## Exercise prompt
Below are several records. Retype exactly those lines running from the one with "Keep writing the" through the one with "# Mesh floor", end lines included, and no others.

[Rows from a 3D modeling dataset]
┄┄┄┄┄┄

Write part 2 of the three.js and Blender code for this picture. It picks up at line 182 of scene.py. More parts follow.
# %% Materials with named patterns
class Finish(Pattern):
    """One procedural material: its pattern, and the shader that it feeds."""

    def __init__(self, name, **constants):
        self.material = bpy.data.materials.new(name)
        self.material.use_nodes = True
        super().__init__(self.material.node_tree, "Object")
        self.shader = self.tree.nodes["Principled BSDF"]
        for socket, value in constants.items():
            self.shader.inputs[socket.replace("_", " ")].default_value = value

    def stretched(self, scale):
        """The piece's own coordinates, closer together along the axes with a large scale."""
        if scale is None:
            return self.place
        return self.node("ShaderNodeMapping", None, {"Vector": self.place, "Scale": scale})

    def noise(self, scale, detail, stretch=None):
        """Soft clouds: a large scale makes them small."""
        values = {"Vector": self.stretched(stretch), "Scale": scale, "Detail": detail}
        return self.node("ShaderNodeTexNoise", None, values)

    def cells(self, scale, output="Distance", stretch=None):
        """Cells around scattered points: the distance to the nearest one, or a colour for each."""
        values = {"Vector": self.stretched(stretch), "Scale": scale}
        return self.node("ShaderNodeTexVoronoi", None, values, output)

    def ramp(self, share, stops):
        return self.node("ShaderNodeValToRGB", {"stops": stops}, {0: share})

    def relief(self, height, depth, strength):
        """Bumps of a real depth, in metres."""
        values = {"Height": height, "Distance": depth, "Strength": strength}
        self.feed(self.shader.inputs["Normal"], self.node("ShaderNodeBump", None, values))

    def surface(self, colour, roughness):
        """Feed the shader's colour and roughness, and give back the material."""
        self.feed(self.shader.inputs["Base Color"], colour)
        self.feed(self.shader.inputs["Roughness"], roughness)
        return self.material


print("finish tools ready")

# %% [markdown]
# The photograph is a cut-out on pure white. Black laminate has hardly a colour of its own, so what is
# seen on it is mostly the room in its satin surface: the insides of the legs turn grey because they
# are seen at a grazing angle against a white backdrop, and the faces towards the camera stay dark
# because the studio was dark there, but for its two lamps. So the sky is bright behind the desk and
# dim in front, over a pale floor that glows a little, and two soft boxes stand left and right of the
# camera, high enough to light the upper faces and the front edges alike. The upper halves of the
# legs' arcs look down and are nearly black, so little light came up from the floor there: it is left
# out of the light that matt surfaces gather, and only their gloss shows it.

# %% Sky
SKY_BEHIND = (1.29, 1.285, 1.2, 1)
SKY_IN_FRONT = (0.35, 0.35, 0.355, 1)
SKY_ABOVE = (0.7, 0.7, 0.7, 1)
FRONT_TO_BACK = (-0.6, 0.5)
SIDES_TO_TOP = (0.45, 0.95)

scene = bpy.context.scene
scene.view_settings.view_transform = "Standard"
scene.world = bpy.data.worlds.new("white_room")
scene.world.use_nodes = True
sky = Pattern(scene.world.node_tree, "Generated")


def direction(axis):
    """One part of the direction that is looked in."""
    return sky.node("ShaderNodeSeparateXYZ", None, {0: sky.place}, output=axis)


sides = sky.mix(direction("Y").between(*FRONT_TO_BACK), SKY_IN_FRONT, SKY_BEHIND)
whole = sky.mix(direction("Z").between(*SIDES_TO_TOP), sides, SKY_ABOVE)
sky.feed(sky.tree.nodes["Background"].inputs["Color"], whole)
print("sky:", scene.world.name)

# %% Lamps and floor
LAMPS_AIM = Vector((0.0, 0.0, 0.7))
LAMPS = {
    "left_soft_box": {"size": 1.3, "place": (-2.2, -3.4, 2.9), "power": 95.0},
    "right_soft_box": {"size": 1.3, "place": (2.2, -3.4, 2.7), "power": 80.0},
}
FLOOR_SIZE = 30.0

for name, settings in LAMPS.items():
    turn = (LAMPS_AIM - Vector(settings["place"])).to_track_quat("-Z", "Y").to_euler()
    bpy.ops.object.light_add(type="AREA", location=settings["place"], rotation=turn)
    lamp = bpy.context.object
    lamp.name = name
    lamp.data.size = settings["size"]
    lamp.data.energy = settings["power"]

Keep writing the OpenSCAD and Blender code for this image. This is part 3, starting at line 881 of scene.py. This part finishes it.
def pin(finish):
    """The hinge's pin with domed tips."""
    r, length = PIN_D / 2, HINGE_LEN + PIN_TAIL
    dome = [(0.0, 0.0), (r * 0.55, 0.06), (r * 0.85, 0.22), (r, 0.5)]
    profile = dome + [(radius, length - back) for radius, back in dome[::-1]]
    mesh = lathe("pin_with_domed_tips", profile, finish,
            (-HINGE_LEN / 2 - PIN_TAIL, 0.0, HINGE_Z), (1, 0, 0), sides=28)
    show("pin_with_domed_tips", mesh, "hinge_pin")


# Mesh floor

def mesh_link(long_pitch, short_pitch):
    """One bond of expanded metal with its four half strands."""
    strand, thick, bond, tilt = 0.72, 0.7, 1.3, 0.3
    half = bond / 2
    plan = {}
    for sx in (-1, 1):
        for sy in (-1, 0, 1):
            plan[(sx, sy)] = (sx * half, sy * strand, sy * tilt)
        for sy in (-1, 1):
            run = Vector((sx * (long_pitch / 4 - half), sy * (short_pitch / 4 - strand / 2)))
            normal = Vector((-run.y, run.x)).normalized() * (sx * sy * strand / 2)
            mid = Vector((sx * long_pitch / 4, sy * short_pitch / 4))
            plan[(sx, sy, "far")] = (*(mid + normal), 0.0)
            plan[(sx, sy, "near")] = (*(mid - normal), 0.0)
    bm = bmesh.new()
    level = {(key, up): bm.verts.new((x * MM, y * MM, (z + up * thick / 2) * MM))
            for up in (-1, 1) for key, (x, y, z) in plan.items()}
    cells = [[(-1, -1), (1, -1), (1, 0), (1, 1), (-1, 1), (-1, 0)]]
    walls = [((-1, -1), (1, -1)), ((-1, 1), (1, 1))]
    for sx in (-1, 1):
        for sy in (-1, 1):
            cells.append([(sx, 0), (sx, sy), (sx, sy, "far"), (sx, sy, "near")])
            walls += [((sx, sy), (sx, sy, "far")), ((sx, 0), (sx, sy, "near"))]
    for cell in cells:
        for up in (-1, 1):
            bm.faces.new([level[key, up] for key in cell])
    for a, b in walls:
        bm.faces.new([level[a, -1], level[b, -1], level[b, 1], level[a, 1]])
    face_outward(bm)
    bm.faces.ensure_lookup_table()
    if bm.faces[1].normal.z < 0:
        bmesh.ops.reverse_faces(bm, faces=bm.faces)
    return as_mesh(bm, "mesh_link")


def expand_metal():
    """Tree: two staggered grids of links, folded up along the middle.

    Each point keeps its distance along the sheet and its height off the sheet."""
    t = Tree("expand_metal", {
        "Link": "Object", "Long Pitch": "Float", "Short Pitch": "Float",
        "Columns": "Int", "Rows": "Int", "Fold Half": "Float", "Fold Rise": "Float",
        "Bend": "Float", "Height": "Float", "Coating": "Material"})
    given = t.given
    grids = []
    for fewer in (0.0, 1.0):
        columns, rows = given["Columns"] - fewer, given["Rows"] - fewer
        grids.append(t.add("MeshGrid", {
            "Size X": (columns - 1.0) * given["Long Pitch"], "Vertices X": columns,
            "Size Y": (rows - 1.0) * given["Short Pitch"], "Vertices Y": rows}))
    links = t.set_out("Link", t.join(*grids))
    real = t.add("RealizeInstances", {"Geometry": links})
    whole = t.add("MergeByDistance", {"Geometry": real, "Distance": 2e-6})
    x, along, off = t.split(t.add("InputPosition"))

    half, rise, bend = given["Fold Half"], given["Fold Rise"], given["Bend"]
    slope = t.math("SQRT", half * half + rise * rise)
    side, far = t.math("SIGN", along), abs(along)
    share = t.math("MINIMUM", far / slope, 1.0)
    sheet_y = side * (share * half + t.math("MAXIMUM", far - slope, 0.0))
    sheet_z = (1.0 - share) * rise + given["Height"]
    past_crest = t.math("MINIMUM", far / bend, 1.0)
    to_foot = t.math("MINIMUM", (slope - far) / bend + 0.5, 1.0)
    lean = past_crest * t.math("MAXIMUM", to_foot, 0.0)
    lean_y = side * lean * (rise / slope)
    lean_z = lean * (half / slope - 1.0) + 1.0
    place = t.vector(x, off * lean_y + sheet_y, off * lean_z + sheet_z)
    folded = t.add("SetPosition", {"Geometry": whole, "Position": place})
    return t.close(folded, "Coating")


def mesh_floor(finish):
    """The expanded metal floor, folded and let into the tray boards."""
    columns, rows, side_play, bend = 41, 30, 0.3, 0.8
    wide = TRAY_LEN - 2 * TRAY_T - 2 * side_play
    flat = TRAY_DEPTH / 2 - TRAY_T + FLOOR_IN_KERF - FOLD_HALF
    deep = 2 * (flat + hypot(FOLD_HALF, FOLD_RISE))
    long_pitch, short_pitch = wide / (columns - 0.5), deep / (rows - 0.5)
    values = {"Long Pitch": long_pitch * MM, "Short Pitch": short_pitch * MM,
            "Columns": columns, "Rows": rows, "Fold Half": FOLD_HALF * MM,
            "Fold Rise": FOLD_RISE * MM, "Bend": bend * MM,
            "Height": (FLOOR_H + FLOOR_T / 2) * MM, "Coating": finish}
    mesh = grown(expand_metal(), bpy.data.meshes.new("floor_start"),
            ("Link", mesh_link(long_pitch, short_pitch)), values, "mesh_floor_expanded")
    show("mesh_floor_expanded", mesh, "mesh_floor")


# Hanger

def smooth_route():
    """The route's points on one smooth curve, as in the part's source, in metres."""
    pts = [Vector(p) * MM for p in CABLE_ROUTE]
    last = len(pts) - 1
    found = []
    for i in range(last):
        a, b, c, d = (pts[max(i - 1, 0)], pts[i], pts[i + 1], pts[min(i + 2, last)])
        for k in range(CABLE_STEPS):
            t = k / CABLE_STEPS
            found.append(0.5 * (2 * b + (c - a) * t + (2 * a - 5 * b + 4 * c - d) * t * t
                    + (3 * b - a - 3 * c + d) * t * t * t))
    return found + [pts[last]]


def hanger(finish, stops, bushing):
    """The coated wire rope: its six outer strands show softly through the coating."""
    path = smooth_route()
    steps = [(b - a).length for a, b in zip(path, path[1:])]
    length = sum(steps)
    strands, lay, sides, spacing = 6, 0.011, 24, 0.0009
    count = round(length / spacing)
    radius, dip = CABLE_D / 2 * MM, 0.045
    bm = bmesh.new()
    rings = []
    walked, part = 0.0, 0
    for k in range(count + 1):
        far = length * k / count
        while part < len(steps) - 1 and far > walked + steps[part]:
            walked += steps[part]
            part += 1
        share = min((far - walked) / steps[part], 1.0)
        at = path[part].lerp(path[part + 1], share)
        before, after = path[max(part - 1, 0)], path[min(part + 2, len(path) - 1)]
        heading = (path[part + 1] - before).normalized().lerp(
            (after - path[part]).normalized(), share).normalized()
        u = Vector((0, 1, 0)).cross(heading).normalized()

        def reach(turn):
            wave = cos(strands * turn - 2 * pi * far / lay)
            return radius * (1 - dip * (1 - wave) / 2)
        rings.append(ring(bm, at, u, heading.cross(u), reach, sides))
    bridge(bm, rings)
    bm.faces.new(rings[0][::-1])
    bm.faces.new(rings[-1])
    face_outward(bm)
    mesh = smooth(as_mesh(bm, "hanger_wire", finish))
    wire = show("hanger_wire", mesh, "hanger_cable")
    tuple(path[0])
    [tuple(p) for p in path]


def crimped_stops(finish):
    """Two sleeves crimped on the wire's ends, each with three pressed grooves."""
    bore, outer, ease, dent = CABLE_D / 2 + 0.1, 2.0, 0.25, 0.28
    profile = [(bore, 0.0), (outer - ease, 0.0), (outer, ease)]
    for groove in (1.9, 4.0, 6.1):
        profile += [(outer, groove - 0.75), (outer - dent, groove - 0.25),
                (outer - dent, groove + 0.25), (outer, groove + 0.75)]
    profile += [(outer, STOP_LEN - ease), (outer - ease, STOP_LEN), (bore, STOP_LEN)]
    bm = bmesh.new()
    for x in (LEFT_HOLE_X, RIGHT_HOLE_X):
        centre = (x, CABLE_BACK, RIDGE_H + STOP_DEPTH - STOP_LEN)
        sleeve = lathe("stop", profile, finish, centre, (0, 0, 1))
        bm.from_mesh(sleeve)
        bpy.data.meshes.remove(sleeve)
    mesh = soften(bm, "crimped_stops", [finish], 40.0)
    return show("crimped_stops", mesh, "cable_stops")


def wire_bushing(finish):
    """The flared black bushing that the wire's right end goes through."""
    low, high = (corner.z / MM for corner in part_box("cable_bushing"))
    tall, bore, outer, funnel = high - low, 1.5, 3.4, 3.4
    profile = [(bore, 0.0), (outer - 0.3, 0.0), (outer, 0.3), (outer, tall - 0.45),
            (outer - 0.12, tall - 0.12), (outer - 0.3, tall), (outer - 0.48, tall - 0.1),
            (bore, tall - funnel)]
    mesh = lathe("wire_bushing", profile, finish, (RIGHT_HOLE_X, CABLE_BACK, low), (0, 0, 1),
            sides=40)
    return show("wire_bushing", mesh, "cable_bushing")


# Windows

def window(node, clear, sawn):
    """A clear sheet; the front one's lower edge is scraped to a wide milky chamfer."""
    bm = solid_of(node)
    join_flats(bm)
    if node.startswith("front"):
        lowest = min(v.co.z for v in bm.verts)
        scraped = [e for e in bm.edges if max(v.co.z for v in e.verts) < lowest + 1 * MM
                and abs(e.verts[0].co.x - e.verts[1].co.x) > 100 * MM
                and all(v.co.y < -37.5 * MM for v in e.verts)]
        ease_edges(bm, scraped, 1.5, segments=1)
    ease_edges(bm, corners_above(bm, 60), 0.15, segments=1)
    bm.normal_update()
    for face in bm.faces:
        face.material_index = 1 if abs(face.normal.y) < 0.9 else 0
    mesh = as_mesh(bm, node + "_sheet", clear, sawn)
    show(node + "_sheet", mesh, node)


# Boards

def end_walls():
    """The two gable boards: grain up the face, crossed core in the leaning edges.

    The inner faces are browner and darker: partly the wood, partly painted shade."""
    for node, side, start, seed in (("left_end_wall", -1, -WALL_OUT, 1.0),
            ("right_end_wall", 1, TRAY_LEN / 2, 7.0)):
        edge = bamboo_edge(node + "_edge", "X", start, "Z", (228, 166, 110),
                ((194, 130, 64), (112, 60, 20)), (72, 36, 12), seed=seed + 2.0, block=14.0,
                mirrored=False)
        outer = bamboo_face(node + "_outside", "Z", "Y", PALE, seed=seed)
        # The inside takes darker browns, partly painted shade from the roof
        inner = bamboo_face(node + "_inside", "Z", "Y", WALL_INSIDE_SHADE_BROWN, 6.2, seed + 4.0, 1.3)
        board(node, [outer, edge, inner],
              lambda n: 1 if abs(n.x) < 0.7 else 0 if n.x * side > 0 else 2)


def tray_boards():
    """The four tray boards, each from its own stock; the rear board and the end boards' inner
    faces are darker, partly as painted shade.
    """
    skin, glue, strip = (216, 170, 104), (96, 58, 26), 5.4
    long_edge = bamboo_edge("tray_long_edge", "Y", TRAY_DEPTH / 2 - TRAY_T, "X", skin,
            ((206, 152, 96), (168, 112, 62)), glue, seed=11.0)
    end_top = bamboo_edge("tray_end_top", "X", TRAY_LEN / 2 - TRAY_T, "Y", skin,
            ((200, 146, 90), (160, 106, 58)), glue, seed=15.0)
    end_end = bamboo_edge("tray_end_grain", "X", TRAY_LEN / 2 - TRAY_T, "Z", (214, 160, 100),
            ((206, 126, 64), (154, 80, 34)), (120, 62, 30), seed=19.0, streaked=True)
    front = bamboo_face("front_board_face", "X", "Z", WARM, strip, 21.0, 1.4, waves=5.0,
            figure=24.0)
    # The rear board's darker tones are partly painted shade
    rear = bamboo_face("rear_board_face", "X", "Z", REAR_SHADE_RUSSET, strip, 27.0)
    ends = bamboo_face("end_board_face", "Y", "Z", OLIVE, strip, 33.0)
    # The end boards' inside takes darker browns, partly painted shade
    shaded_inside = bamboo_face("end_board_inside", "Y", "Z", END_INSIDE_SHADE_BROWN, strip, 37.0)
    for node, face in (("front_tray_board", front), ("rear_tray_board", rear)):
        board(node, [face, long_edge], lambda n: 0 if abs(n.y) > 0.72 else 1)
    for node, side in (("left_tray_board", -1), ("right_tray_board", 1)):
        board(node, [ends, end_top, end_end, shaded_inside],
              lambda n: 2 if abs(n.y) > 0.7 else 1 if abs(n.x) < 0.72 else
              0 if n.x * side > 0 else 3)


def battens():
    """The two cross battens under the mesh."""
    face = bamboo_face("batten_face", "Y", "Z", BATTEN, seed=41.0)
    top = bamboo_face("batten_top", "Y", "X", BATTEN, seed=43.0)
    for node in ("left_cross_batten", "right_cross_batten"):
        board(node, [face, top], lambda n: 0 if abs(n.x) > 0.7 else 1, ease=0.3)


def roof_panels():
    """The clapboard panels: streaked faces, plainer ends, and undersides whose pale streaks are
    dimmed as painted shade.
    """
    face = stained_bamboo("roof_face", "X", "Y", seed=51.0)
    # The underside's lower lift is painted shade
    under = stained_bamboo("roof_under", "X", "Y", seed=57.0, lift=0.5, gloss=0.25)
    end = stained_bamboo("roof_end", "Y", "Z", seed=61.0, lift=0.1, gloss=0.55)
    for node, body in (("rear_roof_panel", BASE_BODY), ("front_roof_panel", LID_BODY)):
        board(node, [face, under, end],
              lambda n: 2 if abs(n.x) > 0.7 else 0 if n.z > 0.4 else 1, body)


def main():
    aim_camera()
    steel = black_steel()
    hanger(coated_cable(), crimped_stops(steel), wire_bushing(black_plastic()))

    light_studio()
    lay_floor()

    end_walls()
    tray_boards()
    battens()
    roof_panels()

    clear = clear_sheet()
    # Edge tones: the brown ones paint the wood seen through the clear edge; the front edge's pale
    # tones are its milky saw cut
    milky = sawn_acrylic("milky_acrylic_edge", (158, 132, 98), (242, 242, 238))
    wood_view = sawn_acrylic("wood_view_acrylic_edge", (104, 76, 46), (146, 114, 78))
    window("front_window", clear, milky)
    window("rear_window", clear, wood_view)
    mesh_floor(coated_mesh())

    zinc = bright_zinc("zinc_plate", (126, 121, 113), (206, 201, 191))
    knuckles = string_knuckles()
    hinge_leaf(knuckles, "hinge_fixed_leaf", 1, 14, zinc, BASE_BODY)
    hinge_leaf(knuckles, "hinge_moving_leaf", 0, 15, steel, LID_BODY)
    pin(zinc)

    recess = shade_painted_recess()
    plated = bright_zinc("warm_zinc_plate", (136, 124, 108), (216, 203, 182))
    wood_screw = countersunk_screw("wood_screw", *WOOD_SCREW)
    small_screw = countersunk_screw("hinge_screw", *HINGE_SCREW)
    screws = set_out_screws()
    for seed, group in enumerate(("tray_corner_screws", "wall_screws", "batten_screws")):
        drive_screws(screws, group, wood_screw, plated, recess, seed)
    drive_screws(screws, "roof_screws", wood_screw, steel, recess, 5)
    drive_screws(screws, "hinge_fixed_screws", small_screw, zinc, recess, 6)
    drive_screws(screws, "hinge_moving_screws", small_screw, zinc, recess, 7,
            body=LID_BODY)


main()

┄┄┄┄┄┄

## Completed exercise
Keep writing the OpenSCAD and Blender code for this image. This is part 3, starting at line 881 of scene.py. This part finishes it.
def pin(finish):
    """The hinge's pin with domed tips."""
    r, length = PIN_D / 2, HINGE_LEN + PIN_TAIL
    dome = [(0.0, 0.0), (r * 0.55, 0.06), (r * 0.85, 0.22), (r, 0.5)]
    profile = dome + [(radius, length - back) for radius, back in dome[::-1]]
    mesh = lathe("pin_with_domed_tips", profile, finish,
            (-HINGE_LEN / 2 - PIN_TAIL, 0.0, HINGE_Z), (1, 0, 0), sides=28)
    show("pin_with_domed_tips", mesh, "hinge_pin")


# Mesh floor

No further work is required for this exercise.